Барон Грейндль (бельгийский посланник в Берлине) выразил мнение дипломатов Тройственного союза, когда писал по поводу этого дипломатического поражения России, что «машина, выстроенная королем Эдуардом для обуздания Германии, потерпела неудачу при первой же попытке пустить ее в ход». Аннексия Боснии и Герцеговины важна со всемирно-исторической точки зрения именно как вторая по времени попытка расколоть Антанту. Барон Грейндль хоронил Антанту преждевременно. Если Антанте не удалось отстоять Боснию и Герцеговину, то и Германии не удалось расколоть Антанту.

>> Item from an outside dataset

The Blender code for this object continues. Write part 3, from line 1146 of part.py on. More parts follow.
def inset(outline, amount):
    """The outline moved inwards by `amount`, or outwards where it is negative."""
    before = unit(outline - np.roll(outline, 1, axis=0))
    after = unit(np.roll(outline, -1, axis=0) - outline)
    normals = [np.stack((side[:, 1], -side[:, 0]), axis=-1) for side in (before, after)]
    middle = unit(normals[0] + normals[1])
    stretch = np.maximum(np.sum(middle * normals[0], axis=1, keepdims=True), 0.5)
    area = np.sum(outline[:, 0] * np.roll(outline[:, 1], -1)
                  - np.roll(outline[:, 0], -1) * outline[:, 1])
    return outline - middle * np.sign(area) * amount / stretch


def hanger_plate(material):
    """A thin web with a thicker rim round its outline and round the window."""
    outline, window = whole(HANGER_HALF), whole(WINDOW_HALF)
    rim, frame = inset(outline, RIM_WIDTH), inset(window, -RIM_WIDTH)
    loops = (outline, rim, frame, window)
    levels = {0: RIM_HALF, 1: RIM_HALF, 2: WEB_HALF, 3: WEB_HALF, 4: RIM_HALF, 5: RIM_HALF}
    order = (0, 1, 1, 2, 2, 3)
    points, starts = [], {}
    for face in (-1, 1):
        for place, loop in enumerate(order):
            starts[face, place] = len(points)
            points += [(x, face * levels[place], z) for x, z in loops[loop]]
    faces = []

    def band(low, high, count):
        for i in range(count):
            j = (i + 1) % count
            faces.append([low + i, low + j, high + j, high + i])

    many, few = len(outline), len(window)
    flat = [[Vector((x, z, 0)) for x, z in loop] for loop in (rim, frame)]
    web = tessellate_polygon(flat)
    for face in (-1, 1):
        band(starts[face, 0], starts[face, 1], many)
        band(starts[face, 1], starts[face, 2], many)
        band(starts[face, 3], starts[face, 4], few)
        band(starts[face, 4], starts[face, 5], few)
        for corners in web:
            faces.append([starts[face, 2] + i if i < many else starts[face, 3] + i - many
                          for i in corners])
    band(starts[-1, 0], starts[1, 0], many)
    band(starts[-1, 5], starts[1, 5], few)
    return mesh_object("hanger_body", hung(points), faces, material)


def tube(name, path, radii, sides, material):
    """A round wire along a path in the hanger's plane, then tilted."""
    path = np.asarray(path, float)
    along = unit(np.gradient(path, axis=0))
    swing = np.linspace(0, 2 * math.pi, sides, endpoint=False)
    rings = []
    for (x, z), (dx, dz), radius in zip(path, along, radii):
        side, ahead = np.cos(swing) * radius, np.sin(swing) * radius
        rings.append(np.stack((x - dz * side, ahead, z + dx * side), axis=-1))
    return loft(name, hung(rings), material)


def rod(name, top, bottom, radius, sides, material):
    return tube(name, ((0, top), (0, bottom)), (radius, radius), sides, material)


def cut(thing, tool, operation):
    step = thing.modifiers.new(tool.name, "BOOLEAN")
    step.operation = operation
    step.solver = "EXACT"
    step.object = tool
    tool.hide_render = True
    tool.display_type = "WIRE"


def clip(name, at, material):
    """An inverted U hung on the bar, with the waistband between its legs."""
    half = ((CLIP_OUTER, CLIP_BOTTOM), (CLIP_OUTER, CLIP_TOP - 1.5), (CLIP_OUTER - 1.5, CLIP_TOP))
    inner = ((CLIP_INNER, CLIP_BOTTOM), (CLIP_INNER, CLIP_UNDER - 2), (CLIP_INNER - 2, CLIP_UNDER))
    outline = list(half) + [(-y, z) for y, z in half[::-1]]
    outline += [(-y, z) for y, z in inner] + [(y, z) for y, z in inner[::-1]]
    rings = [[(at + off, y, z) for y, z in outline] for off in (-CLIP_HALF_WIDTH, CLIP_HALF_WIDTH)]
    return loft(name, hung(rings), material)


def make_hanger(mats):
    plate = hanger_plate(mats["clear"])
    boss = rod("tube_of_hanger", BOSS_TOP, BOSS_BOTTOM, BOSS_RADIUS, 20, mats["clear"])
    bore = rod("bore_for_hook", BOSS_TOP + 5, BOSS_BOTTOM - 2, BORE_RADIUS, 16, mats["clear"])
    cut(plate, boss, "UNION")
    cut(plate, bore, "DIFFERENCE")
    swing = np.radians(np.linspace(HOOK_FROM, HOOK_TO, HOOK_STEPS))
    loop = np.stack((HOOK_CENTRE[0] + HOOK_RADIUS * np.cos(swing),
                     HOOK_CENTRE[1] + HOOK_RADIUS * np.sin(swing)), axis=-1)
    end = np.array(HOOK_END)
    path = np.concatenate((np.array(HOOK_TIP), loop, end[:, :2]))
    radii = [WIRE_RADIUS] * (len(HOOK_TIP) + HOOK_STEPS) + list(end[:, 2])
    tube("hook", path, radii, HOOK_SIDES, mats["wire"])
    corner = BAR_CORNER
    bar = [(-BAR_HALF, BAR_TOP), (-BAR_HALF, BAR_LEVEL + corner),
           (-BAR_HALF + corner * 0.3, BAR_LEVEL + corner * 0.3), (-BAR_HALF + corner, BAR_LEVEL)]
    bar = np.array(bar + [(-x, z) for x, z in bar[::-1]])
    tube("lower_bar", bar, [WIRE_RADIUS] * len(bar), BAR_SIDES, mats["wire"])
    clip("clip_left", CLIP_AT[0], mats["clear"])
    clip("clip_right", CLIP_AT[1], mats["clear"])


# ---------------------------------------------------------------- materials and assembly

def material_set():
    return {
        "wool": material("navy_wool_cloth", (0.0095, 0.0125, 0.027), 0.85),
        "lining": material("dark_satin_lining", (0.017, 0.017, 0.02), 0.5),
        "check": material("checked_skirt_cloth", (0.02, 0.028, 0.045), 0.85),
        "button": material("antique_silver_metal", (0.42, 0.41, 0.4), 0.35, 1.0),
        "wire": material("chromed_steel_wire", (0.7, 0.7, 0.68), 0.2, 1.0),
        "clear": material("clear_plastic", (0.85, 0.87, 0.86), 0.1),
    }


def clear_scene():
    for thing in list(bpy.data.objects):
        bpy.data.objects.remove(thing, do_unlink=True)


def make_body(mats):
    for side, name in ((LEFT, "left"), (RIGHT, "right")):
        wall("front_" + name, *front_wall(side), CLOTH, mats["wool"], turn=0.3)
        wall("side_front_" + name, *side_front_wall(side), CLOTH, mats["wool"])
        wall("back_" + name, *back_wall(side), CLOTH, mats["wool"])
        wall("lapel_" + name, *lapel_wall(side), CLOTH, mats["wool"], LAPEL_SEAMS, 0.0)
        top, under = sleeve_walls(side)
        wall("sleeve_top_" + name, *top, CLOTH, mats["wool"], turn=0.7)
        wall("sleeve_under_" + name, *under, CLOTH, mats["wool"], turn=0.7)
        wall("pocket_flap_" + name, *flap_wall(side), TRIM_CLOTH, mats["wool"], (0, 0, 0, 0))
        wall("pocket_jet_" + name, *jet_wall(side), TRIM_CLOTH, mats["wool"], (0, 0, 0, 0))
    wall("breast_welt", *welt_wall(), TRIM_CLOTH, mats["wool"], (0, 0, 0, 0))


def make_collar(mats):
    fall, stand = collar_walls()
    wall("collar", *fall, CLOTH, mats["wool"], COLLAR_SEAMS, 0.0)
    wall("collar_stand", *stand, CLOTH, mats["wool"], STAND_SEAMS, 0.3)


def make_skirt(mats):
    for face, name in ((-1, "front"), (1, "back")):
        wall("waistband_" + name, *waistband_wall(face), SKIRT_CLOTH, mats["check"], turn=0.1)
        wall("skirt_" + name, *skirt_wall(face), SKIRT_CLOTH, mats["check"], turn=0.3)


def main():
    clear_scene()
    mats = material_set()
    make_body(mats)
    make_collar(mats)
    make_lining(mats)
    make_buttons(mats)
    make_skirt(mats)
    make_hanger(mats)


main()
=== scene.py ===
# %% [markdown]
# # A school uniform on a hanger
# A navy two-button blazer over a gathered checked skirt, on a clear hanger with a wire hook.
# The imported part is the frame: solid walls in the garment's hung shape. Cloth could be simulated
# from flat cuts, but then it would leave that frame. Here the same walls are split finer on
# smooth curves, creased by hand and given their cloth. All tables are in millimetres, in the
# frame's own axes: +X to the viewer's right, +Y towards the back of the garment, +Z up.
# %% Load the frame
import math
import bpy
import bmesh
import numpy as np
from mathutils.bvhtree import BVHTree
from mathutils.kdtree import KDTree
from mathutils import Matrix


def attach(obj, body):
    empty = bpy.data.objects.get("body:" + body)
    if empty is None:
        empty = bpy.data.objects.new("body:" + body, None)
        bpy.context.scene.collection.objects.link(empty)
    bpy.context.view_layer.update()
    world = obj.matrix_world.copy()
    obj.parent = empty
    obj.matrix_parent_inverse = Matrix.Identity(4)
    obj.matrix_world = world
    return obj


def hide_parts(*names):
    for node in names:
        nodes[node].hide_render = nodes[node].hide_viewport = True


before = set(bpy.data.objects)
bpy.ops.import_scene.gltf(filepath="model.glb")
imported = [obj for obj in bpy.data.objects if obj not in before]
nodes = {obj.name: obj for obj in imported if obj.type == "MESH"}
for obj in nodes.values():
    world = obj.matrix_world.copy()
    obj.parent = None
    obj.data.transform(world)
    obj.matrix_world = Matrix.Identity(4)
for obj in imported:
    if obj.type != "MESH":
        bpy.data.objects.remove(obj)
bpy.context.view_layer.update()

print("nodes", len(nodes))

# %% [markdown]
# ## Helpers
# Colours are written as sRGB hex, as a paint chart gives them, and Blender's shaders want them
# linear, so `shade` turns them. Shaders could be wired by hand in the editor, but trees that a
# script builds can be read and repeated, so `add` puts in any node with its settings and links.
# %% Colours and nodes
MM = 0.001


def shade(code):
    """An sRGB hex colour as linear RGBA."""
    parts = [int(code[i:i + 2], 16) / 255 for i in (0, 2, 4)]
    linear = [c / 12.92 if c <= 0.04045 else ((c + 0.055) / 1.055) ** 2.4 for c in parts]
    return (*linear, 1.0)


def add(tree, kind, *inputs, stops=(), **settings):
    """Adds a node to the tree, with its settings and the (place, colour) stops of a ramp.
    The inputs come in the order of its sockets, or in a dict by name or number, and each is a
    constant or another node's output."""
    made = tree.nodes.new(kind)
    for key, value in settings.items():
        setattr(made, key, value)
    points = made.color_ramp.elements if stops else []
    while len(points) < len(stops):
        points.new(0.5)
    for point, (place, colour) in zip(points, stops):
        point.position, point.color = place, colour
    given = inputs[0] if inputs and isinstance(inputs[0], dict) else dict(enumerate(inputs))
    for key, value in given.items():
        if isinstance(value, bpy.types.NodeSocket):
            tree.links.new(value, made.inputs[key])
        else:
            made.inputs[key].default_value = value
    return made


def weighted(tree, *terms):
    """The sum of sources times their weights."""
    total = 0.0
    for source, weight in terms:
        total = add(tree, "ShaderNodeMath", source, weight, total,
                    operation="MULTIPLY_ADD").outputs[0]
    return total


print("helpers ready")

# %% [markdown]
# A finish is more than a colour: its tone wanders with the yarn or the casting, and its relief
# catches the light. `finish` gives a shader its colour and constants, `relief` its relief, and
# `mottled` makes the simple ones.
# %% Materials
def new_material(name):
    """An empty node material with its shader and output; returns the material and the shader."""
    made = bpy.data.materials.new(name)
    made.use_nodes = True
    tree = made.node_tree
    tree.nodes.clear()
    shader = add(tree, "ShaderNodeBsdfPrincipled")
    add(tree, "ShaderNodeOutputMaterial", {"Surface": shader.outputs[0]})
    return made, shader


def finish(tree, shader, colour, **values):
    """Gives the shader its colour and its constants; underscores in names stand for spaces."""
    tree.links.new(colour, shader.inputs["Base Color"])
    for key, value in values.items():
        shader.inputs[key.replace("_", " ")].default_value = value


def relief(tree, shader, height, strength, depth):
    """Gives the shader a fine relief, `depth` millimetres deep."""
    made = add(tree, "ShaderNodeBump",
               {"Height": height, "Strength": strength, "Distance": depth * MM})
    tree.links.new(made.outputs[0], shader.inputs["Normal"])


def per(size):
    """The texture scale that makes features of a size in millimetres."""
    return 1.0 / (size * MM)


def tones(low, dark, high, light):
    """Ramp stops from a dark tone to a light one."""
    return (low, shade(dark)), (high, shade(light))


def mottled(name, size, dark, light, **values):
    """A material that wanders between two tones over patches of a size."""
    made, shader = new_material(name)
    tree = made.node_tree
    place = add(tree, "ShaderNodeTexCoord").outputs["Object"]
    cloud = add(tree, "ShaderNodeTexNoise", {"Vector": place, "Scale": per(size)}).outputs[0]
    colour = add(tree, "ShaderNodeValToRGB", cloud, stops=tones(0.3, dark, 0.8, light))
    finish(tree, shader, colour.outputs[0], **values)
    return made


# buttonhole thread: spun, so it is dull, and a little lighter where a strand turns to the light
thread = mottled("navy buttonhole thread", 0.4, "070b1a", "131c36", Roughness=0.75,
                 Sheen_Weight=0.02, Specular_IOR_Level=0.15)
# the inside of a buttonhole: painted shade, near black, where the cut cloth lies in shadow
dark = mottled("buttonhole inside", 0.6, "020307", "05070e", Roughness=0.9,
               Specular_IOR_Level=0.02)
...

Напротив, отношения между Англией, Францией и Россией стали еще более близкими. И самое тревожное было то, что враждебность во всех трех странах против Германии стала сказываться гораздо более откровенно и часто.

Итак, после попытки 1905 г. разбить Антанту в Марокко, после попытки 1908–1909 гг. разбить Антанту в Боснии и Герцеговине германское правительство всякий раз видело, что и его дипломатическая полупобеда (на Алжезирасской конференции 1906 г.) и дипломатическая полная победа (подчинение России ультиматуму Вильгельма II 23 марта 1909 г.) одинаково не могли разрушить Антанту. Напротив, после 1905–1906 гг. Франция еще теснее сблизилась с Англией, после 1908–1909 гг. Россия еще теснее сошлась с Англией и Францией. Нужно было предпринять третью пробу. На пути, который выбран был германской дипломатией, остановки пока быть не могло. Ведь Антанта была вечной угрозой. За первыми двумя попытками должны были последовать новые и новые.